Maya Lin aside, Washington has a propensity for classical and conservative memorial architecture, and so the list is noteworthy for the contemporary style that dominates each of the finalists’ work. “I didn’t see a lot of expectations of pediments and columns on that list, and that’s exciting,” said Rob Rogers of Rogers Marvel.

Daniel Feil, the project’s executive architect at the commission, said the emphasis on contemporary design was intentional. “We have talked with the [Eisenhower] family, and they viewed their grandfather as very progressive and see his legacy being represented by contemporary design as being appropriate,” he said.

None of the finalists have presented designs, and most likely won’t before the winner is selected. “I haven’t really thought of it,” said Saitowitz.

The commission’s charge includes the development of a “living memorial” component as well as the physical structure, with web content and downloadable audio programs to be developed and maintained by the National Park Service. “The model we’re thinking about is, we provide the information, you provide the equipment, be it BlackBerry, cell phone, or iPod,” Feil said.

The commission, a private organization, has been working on plans for the four-acre site across from the Air and Space Museum and north of the Department of Education, since it was approved in 2005.

The memorial would potentially shut off a block of Maryland Avenue, which runs at a diagonal southwest from Capitol Hill, a possibility that worries members of the National Commission to Save Our Mall. “Maryland Avenue is the southern counterpart to Pennsylvania Avenue,” said the group’s chair, Judy Feldman. “Future revitalization of historic Maryland Avenue will open enormous opportunities for the whole Southwest area of the city, and the memorial design should recognize that and not be allowed to close it off.”

Feldman also raised concern about the decision to place the Eisenhower Memorial at the eastern end of the Mall, far away from the monuments to other presidents. “The bigger question here is about the memorial-making process.

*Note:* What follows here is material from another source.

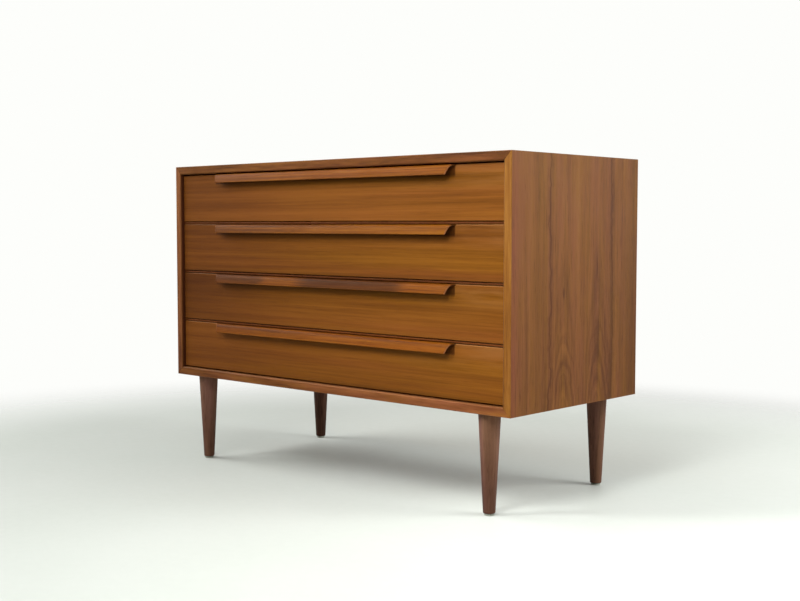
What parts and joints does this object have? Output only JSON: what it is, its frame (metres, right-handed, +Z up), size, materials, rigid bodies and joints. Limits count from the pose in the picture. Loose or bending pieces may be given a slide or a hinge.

Washington was designed as a city that tells the American story,” she said. “We are haphazardly locating monuments all over the place. There is no continuity, no story that unfolds. We are losing and muddying the story.”

But Feil said the location between the Air and Space Museum and the Department of Education was appropriate, given that Eisenhower created NASA—which is celebrated at the Air and Space Museum—and oversaw federal enforcement of school desegregation efforts after the Supreme Court’s Brown v. Topeka Board of Education decision.